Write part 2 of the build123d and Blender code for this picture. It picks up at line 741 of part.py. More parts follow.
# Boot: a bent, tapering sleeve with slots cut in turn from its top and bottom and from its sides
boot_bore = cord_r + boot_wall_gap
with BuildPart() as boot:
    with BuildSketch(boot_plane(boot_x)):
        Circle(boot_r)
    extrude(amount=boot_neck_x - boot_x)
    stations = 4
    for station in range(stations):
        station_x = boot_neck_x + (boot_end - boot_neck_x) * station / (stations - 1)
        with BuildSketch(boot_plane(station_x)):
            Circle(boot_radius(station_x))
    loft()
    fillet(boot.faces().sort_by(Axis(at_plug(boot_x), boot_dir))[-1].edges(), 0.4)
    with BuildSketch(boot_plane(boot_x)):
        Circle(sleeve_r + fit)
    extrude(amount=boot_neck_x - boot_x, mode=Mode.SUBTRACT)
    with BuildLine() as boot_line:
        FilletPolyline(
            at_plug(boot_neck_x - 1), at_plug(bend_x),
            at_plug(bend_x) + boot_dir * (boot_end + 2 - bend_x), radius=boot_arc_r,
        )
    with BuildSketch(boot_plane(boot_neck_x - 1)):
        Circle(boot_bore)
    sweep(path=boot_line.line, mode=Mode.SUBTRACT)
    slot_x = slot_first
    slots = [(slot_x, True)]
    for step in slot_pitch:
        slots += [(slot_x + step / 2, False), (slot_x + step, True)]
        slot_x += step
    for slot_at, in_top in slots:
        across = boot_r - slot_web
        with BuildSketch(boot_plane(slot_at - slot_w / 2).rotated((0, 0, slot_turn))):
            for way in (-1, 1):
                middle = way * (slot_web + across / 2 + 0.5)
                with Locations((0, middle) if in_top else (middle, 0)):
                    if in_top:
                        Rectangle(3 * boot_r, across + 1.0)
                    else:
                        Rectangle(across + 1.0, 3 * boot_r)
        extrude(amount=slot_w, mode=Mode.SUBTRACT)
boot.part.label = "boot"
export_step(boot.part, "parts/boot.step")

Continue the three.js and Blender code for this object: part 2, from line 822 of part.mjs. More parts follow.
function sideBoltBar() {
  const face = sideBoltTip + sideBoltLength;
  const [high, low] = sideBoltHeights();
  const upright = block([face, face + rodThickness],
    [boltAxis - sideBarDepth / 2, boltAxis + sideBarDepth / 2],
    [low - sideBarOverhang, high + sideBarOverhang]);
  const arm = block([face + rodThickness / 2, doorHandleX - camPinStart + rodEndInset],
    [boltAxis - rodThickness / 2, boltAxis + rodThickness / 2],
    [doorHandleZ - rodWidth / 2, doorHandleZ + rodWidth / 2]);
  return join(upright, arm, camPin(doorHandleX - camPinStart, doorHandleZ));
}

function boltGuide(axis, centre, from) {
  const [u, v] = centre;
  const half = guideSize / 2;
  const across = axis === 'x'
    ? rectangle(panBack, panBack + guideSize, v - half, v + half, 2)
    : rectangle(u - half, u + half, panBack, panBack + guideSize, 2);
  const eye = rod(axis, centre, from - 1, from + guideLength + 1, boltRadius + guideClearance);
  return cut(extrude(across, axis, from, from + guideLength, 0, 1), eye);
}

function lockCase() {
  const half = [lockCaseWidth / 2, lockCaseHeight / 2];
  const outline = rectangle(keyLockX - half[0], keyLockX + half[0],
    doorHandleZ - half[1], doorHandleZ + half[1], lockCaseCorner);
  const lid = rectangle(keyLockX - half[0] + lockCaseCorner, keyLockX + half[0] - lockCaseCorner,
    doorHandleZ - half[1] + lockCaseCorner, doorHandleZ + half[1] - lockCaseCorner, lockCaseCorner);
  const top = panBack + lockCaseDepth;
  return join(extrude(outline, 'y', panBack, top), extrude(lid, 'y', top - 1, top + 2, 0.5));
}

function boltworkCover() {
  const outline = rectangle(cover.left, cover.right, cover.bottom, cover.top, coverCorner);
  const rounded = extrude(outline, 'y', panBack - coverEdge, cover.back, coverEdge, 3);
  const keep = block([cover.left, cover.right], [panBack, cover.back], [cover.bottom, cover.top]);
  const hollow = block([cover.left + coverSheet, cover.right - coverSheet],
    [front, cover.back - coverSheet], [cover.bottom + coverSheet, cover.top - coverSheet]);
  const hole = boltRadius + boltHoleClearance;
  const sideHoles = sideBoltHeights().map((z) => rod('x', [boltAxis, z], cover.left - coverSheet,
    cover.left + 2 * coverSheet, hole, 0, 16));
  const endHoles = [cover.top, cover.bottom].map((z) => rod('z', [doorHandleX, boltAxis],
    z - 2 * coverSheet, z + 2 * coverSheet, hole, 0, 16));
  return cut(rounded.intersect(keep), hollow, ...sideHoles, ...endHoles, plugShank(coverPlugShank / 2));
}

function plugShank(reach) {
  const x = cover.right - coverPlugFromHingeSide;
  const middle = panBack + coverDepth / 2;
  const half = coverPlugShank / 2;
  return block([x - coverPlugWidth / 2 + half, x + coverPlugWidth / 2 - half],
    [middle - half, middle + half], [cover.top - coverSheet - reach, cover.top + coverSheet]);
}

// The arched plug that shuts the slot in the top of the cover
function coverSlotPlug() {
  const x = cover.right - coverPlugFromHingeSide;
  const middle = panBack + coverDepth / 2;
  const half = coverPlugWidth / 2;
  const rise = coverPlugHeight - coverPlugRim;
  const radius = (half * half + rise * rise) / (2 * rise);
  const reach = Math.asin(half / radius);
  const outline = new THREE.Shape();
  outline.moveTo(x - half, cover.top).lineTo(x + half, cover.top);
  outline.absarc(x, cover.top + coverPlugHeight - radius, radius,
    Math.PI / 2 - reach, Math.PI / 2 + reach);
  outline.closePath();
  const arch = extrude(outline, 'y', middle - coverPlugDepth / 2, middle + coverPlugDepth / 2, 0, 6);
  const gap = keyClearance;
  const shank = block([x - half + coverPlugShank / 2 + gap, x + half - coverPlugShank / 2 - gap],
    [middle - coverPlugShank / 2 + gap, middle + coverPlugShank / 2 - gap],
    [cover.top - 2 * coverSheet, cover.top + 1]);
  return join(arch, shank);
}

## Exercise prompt
Output the listing above word for word.

## Solution
Write part 2 of the build123d and Blender code for this picture. It picks up at line 741 of part.py. More parts follow.
# Boot: a bent, tapering sleeve with slots cut in turn from its top and bottom and from its sides
boot_bore = cord_r + boot_wall_gap
with BuildPart() as boot:
    with BuildSketch(boot_plane(boot_x)):
        Circle(boot_r)
    extrude(amount=boot_neck_x - boot_x)
    stations = 4
    for station in range(stations):
        station_x = boot_neck_x + (boot_end - boot_neck_x) * station / (stations - 1)
        with BuildSketch(boot_plane(station_x)):
            Circle(boot_radius(station_x))
    loft()
    fillet(boot.faces().sort_by(Axis(at_plug(boot_x), boot_dir))[-1].edges(), 0.4)
    with BuildSketch(boot_plane(boot_x)):
        Circle(sleeve_r + fit)
    extrude(amount=boot_neck_x - boot_x, mode=Mode.SUBTRACT)
    with BuildLine() as boot_line:
        FilletPolyline(
            at_plug(boot_neck_x - 1), at_plug(bend_x),
            at_plug(bend_x) + boot_dir * (boot_end + 2 - bend_x), radius=boot_arc_r,
        )
    with BuildSketch(boot_plane(boot_neck_x - 1)):
        Circle(boot_bore)
    sweep(path=boot_line.line, mode=Mode.SUBTRACT)
    slot_x = slot_first
    slots = [(slot_x, True)]
    for step in slot_pitch:
        slots += [(slot_x + step / 2, False), (slot_x + step, True)]
        slot_x += step
    for slot_at, in_top in slots:
        across = boot_r - slot_web
        with BuildSketch(boot_plane(slot_at - slot_w / 2).rotated((0, 0, slot_turn))):
            for way in (-1, 1):
                middle = way * (slot_web + across / 2 + 0.5)
                with Locations((0, middle) if in_top else (middle, 0)):
                    if in_top:
                        Rectangle(3 * boot_r, across + 1.0)
                    else:
                        Rectangle(across + 1.0, 3 * boot_r)
        extrude(amount=slot_w, mode=Mode.SUBTRACT)
boot.part.label = "boot"
export_step(boot.part, "parts/boot.step")

Continue the three.js and Blender code for this object: part 2, from line 822 of part.mjs. More parts follow.
function sideBoltBar() {
  const face = sideBoltTip + sideBoltLength;
  const [high, low] = sideBoltHeights();
  const upright = block([face, face + rodThickness],
    [boltAxis - sideBarDepth / 2, boltAxis + sideBarDepth / 2],
    [low - sideBarOverhang, high + sideBarOverhang]);
  const arm = block([face + rodThickness / 2, doorHandleX - camPinStart + rodEndInset],
    [boltAxis - rodThickness / 2, boltAxis + rodThickness / 2],
    [doorHandleZ - rodWidth / 2, doorHandleZ + rodWidth / 2]);
  return join(upright, arm, camPin(doorHandleX - camPinStart, doorHandleZ));
}

function boltGuide(axis, centre, from) {
  const [u, v] = centre;
  const half = guideSize / 2;
  const across = axis === 'x'
    ? rectangle(panBack, panBack + guideSize, v - half, v + half, 2)
    : rectangle(u - half, u + half, panBack, panBack + guideSize, 2);
  const eye = rod(axis, centre, from - 1, from + guideLength + 1, boltRadius + guideClearance);
  return cut(extrude(across, axis, from, from + guideLength, 0, 1), eye);
}

function lockCase() {
  const half = [lockCaseWidth / 2, lockCaseHeight / 2];
  const outline = rectangle(keyLockX - half[0], keyLockX + half[0],
    doorHandleZ - half[1], doorHandleZ + half[1], lockCaseCorner);
  const lid = rectangle(keyLockX - half[0] + lockCaseCorner, keyLockX + half[0] - lockCaseCorner,
    doorHandleZ - half[1] + lockCaseCorner, doorHandleZ + half[1] - lockCaseCorner, lockCaseCorner);
  const top = panBack + lockCaseDepth;
  return join(extrude(outline, 'y', panBack, top), extrude(lid, 'y', top - 1, top + 2, 0.5));
}

function boltworkCover() {
  const outline = rectangle(cover.left, cover.right, cover.bottom, cover.top, coverCorner);
  const rounded = extrude(outline, 'y', panBack - coverEdge, cover.back, coverEdge, 3);
  const keep = block([cover.left, cover.right], [panBack, cover.back], [cover.bottom, cover.top]);
  const hollow = block([cover.left + coverSheet, cover.right - coverSheet],
    [front, cover.back - coverSheet], [cover.bottom + coverSheet, cover.top - coverSheet]);
  const hole = boltRadius + boltHoleClearance;
  const sideHoles = sideBoltHeights().map((z) => rod('x', [boltAxis, z], cover.left - coverSheet,
    cover.left + 2 * coverSheet, hole, 0, 16));
  const endHoles = [cover.top, cover.bottom].map((z) => rod('z', [doorHandleX, boltAxis],
    z - 2 * coverSheet, z + 2 * coverSheet, hole, 0, 16));
  return cut(rounded.intersect(keep), hollow, ...sideHoles, ...endHoles, plugShank(coverPlugShank / 2));
}

function plugShank(reach) {
  const x = cover.right - coverPlugFromHingeSide;
  const middle = panBack + coverDepth / 2;
  const half = coverPlugShank / 2;
  return block([x - coverPlugWidth / 2 + half, x + coverPlugWidth / 2 - half],
    [middle - half, middle + half], [cover.top - coverSheet - reach, cover.top + coverSheet]);
}

// The arched plug that shuts the slot in the top of the cover
function coverSlotPlug() {
  const x = cover.right - coverPlugFromHingeSide;
  const middle = panBack + coverDepth / 2;
  const half = coverPlugWidth / 2;
  const rise = coverPlugHeight - coverPlugRim;
  const radius = (half * half + rise * rise) / (2 * rise);
  const reach = Math.asin(half / radius);
  const outline = new THREE.Shape();
  outline.moveTo(x - half, cover.top).lineTo(x + half, cover.top);
  outline.absarc(x, cover.top + coverPlugHeight - radius, radius,
    Math.PI / 2 - reach, Math.PI / 2 + reach);
  outline.closePath();
  const arch = extrude(outline, 'y', middle - coverPlugDepth / 2, middle + coverPlugDepth / 2, 0, 6);
  const gap = keyClearance;
  const shank = block([x - half + coverPlugShank / 2 + gap, x + half - coverPlugShank / 2 - gap],
    [middle - coverPlugShank / 2 + gap, middle + coverPlugShank / 2 - gap],
    [cover.top - 2 * coverSheet, cover.top + 1]);
  return join(arch, shank);
}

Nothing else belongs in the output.